-------- Information shown --------
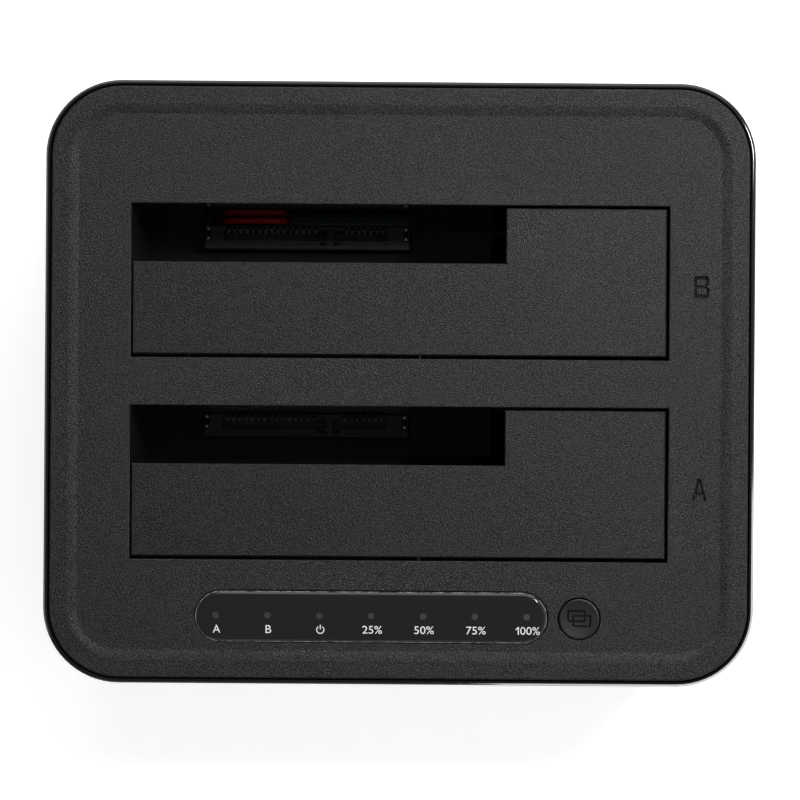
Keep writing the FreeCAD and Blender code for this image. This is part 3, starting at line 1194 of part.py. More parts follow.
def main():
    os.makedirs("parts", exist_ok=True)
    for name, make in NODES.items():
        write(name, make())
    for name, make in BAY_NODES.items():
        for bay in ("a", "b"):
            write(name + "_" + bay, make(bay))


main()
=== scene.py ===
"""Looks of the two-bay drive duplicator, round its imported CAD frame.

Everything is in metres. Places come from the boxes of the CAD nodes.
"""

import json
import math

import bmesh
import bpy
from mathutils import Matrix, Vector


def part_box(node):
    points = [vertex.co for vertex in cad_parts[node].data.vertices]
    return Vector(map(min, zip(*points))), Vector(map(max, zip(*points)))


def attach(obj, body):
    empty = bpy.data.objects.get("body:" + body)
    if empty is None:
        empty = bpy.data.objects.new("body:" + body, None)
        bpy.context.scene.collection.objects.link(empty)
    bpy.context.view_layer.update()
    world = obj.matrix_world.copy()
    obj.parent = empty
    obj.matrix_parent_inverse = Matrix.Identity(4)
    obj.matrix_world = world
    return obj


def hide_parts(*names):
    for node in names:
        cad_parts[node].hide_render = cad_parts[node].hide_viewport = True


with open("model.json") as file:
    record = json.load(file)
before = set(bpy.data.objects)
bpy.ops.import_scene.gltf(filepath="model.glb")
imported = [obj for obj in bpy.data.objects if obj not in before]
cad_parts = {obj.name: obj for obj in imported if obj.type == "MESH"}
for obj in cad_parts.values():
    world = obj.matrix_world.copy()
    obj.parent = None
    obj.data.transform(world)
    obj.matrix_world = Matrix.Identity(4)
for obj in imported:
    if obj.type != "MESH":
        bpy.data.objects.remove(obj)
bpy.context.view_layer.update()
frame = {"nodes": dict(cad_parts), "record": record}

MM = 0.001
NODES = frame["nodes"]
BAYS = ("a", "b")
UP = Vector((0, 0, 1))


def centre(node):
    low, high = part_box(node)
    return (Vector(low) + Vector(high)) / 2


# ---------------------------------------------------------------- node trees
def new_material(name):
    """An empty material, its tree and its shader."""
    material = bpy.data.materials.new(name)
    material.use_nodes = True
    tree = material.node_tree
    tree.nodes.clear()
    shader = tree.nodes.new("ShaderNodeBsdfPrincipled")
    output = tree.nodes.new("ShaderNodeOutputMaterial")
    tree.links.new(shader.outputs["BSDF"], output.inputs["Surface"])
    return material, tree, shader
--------
What you are asked to do:
Reproduce the material above exactly; please quote every line of it.

Written reply:
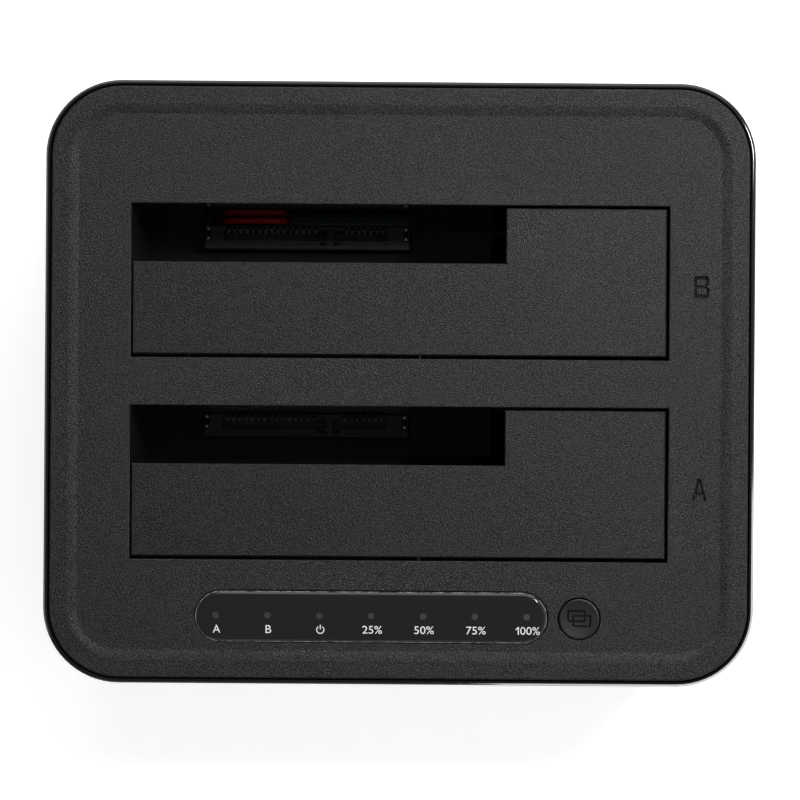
Keep writing the FreeCAD and Blender code for this image. This is part 3, starting at line 1194 of part.py. More parts follow.
def main():
    os.makedirs("parts", exist_ok=True)
    for name, make in NODES.items():
        write(name, make())
    for name, make in BAY_NODES.items():
        for bay in ("a", "b"):
            write(name + "_" + bay, make(bay))


main()
=== scene.py ===
"""Looks of the two-bay drive duplicator, round its imported CAD frame.

Everything is in metres. Places come from the boxes of the CAD nodes.
"""

import json
import math

import bmesh
import bpy
from mathutils import Matrix, Vector


def part_box(node):
    points = [vertex.co for vertex in cad_parts[node].data.vertices]
    return Vector(map(min, zip(*points))), Vector(map(max, zip(*points)))


def attach(obj, body):
    empty = bpy.data.objects.get("body:" + body)
    if empty is None:
        empty = bpy.data.objects.new("body:" + body, None)
        bpy.context.scene.collection.objects.link(empty)
    bpy.context.view_layer.update()
    world = obj.matrix_world.copy()
    obj.parent = empty
    obj.matrix_parent_inverse = Matrix.Identity(4)
    obj.matrix_world = world
    return obj


def hide_parts(*names):
    for node in names:
        cad_parts[node].hide_render = cad_parts[node].hide_viewport = True


with open("model.json") as file:
    record = json.load(file)
before = set(bpy.data.objects)
bpy.ops.import_scene.gltf(filepath="model.glb")
imported = [obj for obj in bpy.data.objects if obj not in before]
cad_parts = {obj.name: obj for obj in imported if obj.type == "MESH"}
for obj in cad_parts.values():
    world = obj.matrix_world.copy()
    obj.parent = None
    obj.data.transform(world)
    obj.matrix_world = Matrix.Identity(4)
for obj in imported:
    if obj.type != "MESH":
        bpy.data.objects.remove(obj)
bpy.context.view_layer.update()
frame = {"nodes": dict(cad_parts), "record": record}

MM = 0.001
NODES = frame["nodes"]
BAYS = ("a", "b")
UP = Vector((0, 0, 1))


def centre(node):
    low, high = part_box(node)
    return (Vector(low) + Vector(high)) / 2


# ---------------------------------------------------------------- node trees
def new_material(name):
    """An empty material, its tree and its shader."""
    material = bpy.data.materials.new(name)
    material.use_nodes = True
    tree = material.node_tree
    tree.nodes.clear()
    shader = tree.nodes.new("ShaderNodeBsdfPrincipled")
    output = tree.nodes.new("ShaderNodeOutputMaterial")
    tree.links.new(shader.outputs["BSDF"], output.inputs["Surface"])
    return material, tree, shader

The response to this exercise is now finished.